Dataset content.

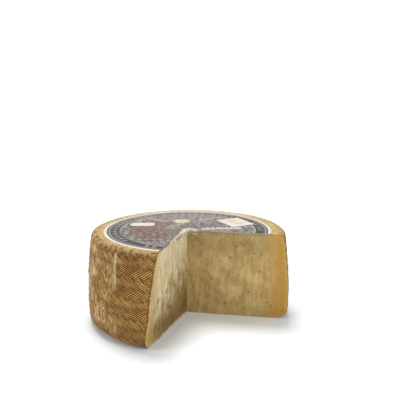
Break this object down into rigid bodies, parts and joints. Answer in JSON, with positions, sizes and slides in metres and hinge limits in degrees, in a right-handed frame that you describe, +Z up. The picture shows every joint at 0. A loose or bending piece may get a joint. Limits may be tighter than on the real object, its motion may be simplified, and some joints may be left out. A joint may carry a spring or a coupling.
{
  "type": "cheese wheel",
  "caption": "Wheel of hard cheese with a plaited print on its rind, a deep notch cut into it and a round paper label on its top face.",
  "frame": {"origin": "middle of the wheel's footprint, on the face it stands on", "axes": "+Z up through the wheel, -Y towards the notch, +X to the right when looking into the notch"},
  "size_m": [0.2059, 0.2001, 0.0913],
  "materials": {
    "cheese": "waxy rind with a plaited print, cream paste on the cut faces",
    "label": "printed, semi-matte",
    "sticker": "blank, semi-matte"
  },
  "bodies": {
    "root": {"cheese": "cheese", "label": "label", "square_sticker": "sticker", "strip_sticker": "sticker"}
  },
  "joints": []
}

Exercise objective. Word for word, restate all of the data shown above.

Output for this task.
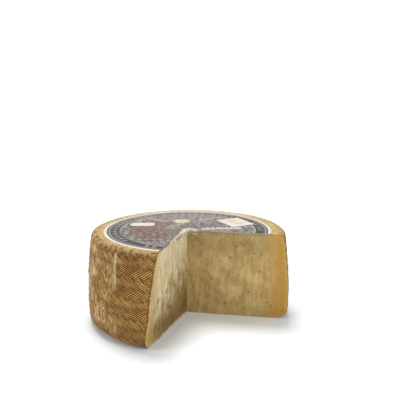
Break this object down into rigid bodies, parts and joints. Answer in JSON, with positions, sizes and slides in metres and hinge limits in degrees, in a right-handed frame that you describe, +Z up. The picture shows every joint at 0. A loose or bending piece may get a joint. Limits may be tighter than on the real object, its motion may be simplified, and some joints may be left out. A joint may carry a spring or a coupling.
{
  "type": "cheese wheel",
  "caption": "Wheel of hard cheese with a plaited print on its rind, a deep notch cut into it and a round paper label on its top face.",
  "frame": {"origin": "middle of the wheel's footprint, on the face it stands on", "axes": "+Z up through the wheel, -Y towards the notch, +X to the right when looking into the notch"},
  "size_m": [0.2059, 0.2001, 0.0913],
  "materials": {
    "cheese": "waxy rind with a plaited print, cream paste on the cut faces",
    "label": "printed, semi-matte",
    "sticker": "blank, semi-matte"
  },
  "bodies": {
    "root": {"cheese": "cheese", "label": "label", "square_sticker": "sticker", "strip_sticker": "sticker"}
  },
  "joints": []
}